## Task description
Copy out all lines with the word "from" in them.

## Provided data
= = = = = = =
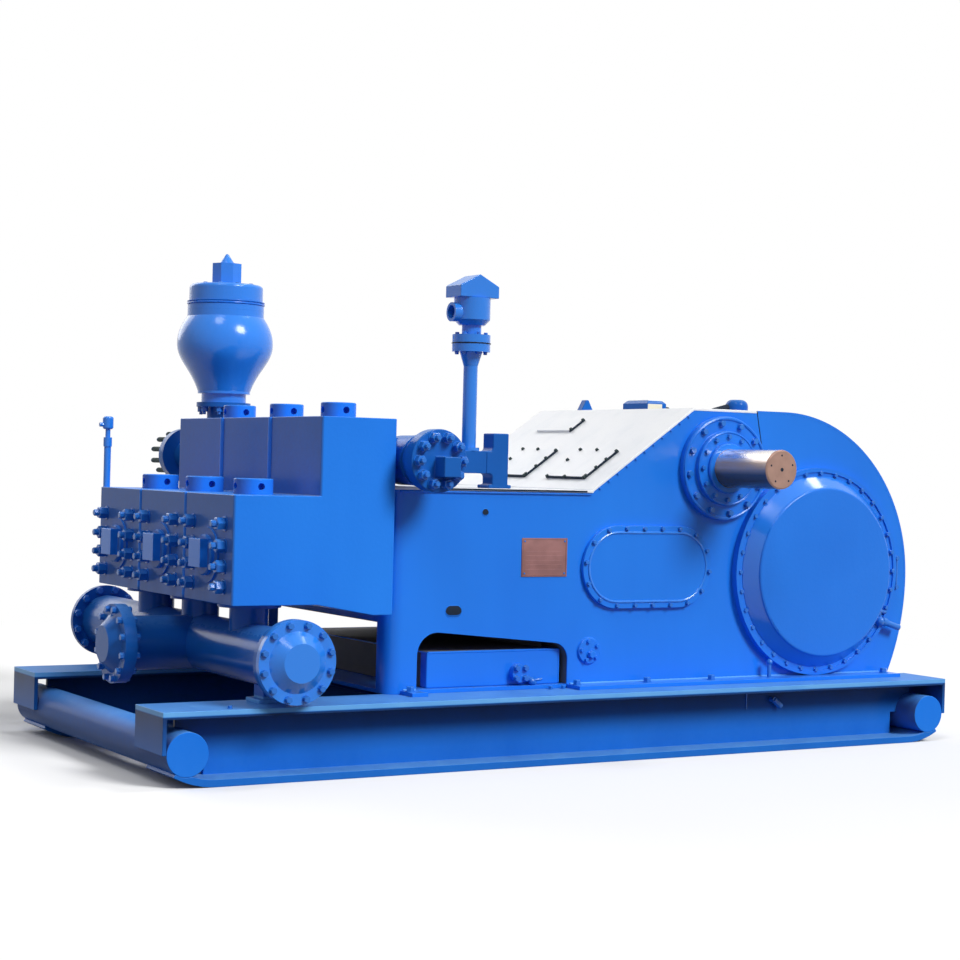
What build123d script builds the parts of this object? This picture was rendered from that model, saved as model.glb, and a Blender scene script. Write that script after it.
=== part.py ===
from build123d import *
from math import cos, hypot, radians, sin, tan
import os

# A triplex mud pump on its skid, in millimetres, +Z up.
# +X runs from the fluid end at the front to the gear case at the rear.
# -Y is the near side, with the driven end of the pinion shaft; +Y carries the discharge outlet.
# While it is built, x = 0 is the front of the skid, y = 0 the middle plane, z = 0 the underside.

# ---------------------------------------------------------------- driving dimensions

# Skid
SKID_LENGTH = 4600
SKID_WIDTH = 2050
BEAM_HEIGHT = 340
BEAM_WIDTH = 330
FLANGE_THICKNESS = 34
WEB_THICKNESS = 26
SLED_RADIUS = 420
SLED_ANGLE = 29
END_PLATE_THICKNESS = 20
SKID_PIPE_DIAMETER = 200
SKID_PIPE_HEIGHT = 150
CROSS_BEAM_COUNT = 3
CROSS_BEAM_WIDTH = 160
CROSS_BEAM_HEIGHT = 200
WELD_GAP = 0.3

# Power frame
FRAME_FRONT = 1250
FRAME_WIDTH = 1484
FRAME_CORNER = 78
DECK_HEIGHT = 1325
SLOPE_START = 2410
SLOPE_ANGLE = 35
TOP_HEIGHT = 1766
HOOD_RADIUS = 893
HOOD_THICKNESS = 14
HOOD_START = 3464
HOOD_SETBACK = 222
REAR_LEAN = 116
FOOT_THICKNESS = 19
FOOT_REACH = 120
TUNNEL_FRONT = 1415
TUNNEL_REAR = 2284
TUNNEL_HEIGHT = 286
TUNNEL_DROP = 84
TUNNEL_CORNER = 110
TUNNEL_REAR_CORNER = 85
CHAMBER_RISE = 40
SIDE_WALL = 110
FAR_LEG = 72
DECK_PLATE = 14
DECK_OVERHANG = 14
COVER_PLATE = 12
LOW_COVER_START = 105
LOW_COVER_LENGTH = 250
LOW_COVER_WIDTH = 355
LOW_COVER_NEAR_Y = -378
LOW_COVER_MIDDLE_Y = 202
TOP_COVER_GAP = 108
TOP_COVER_LENGTH = 115
TOP_COVER_WIDTH = 340
TOP_COVER_Y = 310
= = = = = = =
## Solution below
What build123d script builds the parts of this object? This picture was rendered from that model, saved as model.glb, and a Blender scene script. Write that script after it.
from build123d import *
from math import cos, hypot, radians, sin, tan
# +X runs from the fluid end at the front to the gear case at the rear.